* **Provided records**:
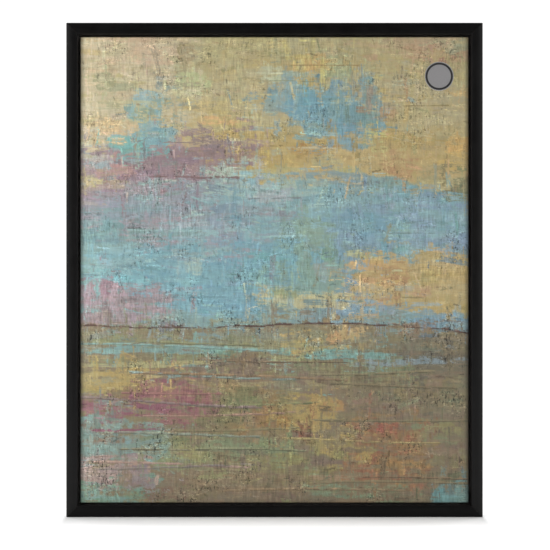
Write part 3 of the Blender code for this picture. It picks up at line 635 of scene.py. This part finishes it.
def painted():
    m = Tree("painted_face", Specular_IOR_Level=0.35)
    weave = m.weave()
    top = m.add("Attribute", attribute_name="paint", output="Color")
    under = m.add("Attribute", attribute_name="under", output="Color")
    grip = m.add("Attribute", attribute_name="grip", output="Fac")
    where = m.place()
    fine = m.noise(where, 850, 4, 0.7)
    dragged = m.noise(m.place((0.1, 1, 1)), 900, 4, 0.7)
    # Thin paint catches the tops of the threads first, and a dry brush leaves streaks bare
    uneven = m.math("ADD", m.math("MULTIPLY", fine, 0.9), m.math("MULTIPLY", dragged, 0.8))
    caught = m.math("ADD", m.math("MINIMUM", grip, 0.8), m.math("SUBTRACT", uneven, 0.85))
    caught = m.math("ADD", caught, m.math("MULTIPLY", m.math("SUBTRACT", weave, 0.6), 0.22))
    colour = m.mix(m.ramp(caught, 0.44, 0.56), under, top)
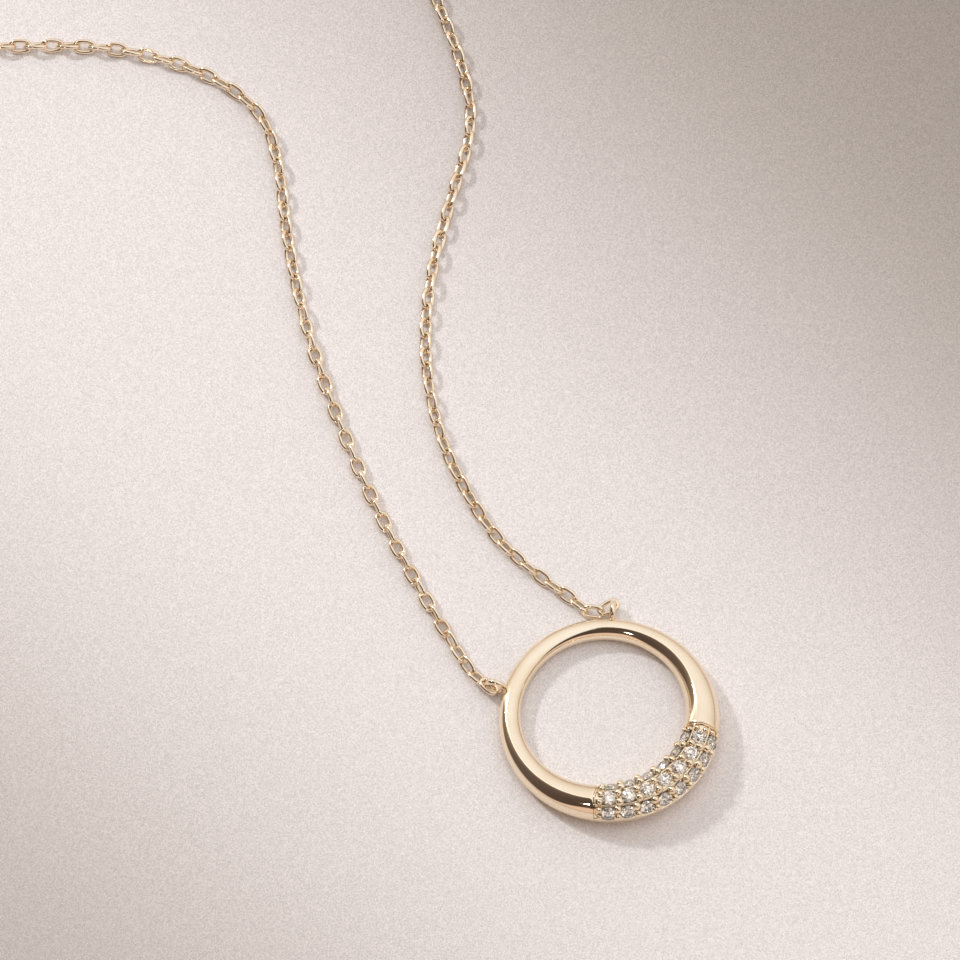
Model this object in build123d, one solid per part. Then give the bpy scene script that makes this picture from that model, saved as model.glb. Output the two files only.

* **Requirement**:
Return all of the entries word for word.

* **Task solution**:
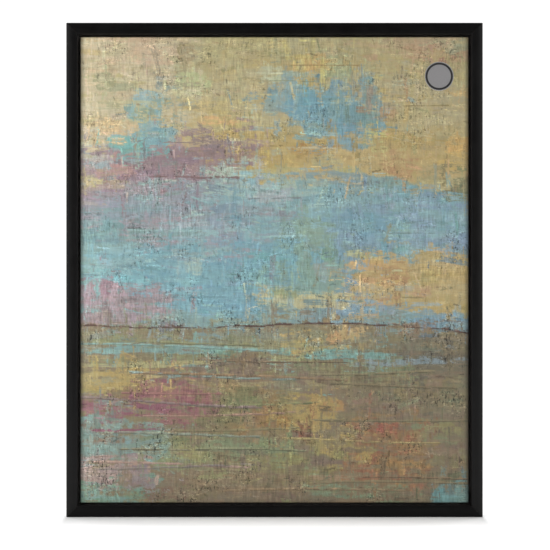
Write part 3 of the Blender code for this picture. It picks up at line 635 of scene.py. This part finishes it.
def painted():
    m = Tree("painted_face", Specular_IOR_Level=0.35)
    weave = m.weave()
    top = m.add("Attribute", attribute_name="paint", output="Color")
    under = m.add("Attribute", attribute_name="under", output="Color")
    grip = m.add("Attribute", attribute_name="grip", output="Fac")
    where = m.place()
    fine = m.noise(where, 850, 4, 0.7)
    dragged = m.noise(m.place((0.1, 1, 1)), 900, 4, 0.7)
    # Thin paint catches the tops of the threads first, and a dry brush leaves streaks bare
    uneven = m.math("ADD", m.math("MULTIPLY", fine, 0.9), m.math("MULTIPLY", dragged, 0.8))
    caught = m.math("ADD", m.math("MINIMUM", grip, 0.8), m.math("SUBTRACT", uneven, 0.85))
    caught = m.math("ADD", caught, m.math("MULTIPLY", m.math("SUBTRACT", weave, 0.6), 0.22))
    colour = m.mix(m.ramp(caught, 0.44, 0.56), under, top)
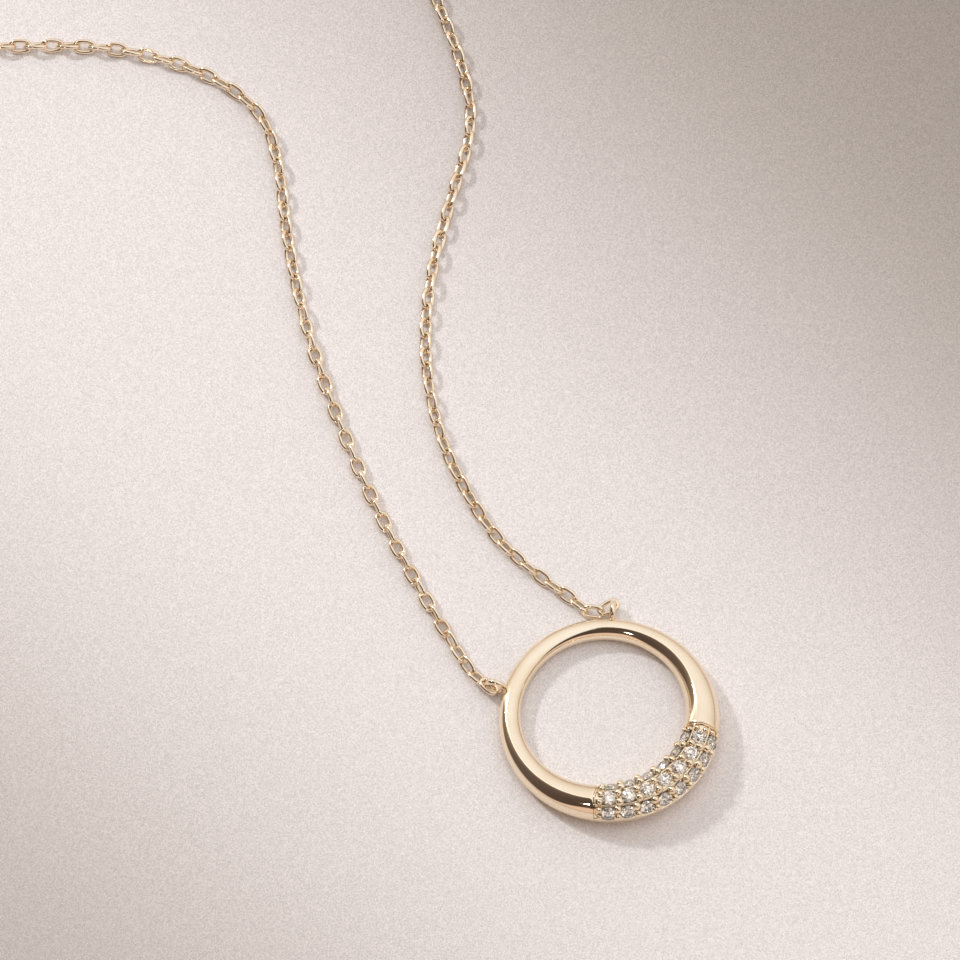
Model this object in build123d, one solid per part. Then give the bpy scene script that makes this picture from that model, saved as model.glb. Output the two files only.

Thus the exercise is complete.